Sunday 14 November 2010

Fishcakes

My sister and her boyfriend tried to make a chocolate cake for my Granny at the weekend. They mixed in the unsalted butter, dark chocolate, egg yolks, icing sugar and whisked peaks of egg to make a silky batter. So I heard. They then poured it into a greased tin (well two actually- one for Granny and a mini one for them to eat whilst they watched tv), put it into the oven for thirty minutes and waited until it was cooked. It's done when it's slightly cracked on the top and if you slide a knife in you can see it's a bit gooey in the middle.

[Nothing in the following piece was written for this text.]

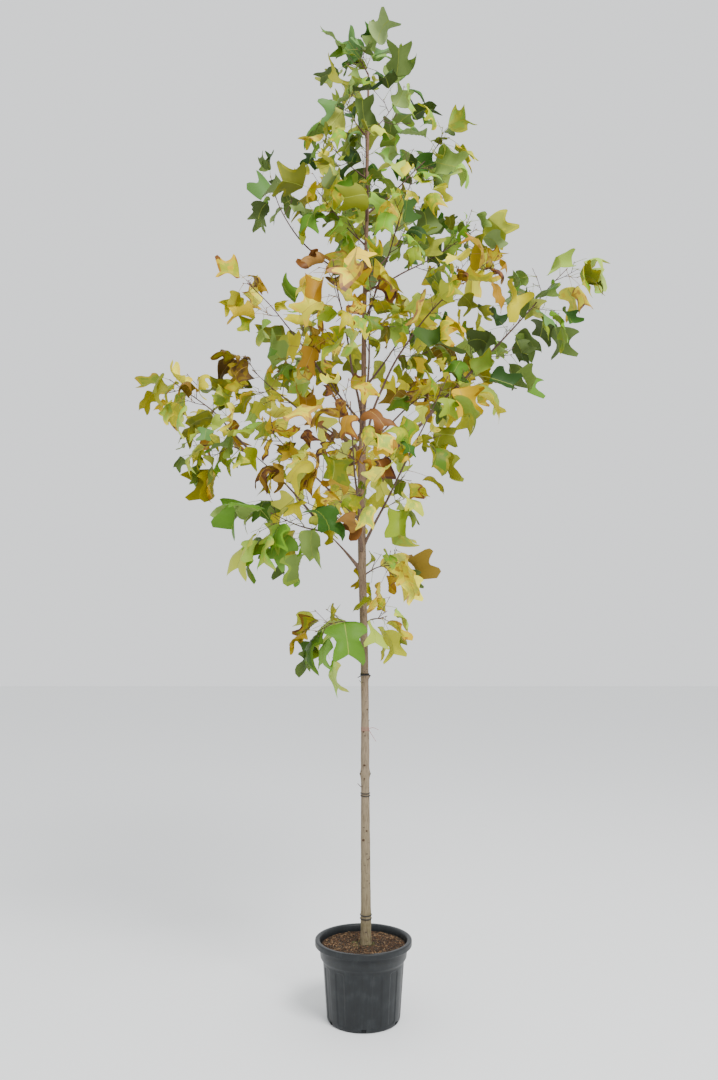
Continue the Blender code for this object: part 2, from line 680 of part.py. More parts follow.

Leaving Granny's to cool (on a rack? I doubt they have one), they scooped up the mini pud and two spoons to go and nestle down with their new favourite programme 'Misfits'. Ro recommends it to me as the best thing she's ever seen, but since she last said that about 'Kung Fu Panda' I'm not sure I trust her taste.*

Imagine their poor little screwed up faces of disgust when their beautiful chocolate cake tasted of FISH! They claim that the batter tasted a dream pre oven so they couldn't think what had gone wrong.

Only later did Bainsey recall that they had last used that particular cake tin for cooking fish and probably (definitely) hadn't washed it out.
Don't spend too much time reading that last sentence. It won't make sense to most cooks.

Seeing as I enjoyed that story so much Ro fed me another.. A few weekends previous they'd made apple pie together. And do you know, it tasted of cheese when there wasn't any cheese in the pastry. They couldn't figure that culinary mystery out but I think what had happened was that they'd killed all their tastebuds with bacardi breezers the night before.

* Actually I would like to see Misfits but I'm afraid my life is just too full of Six Feet Under right now to slide into something new.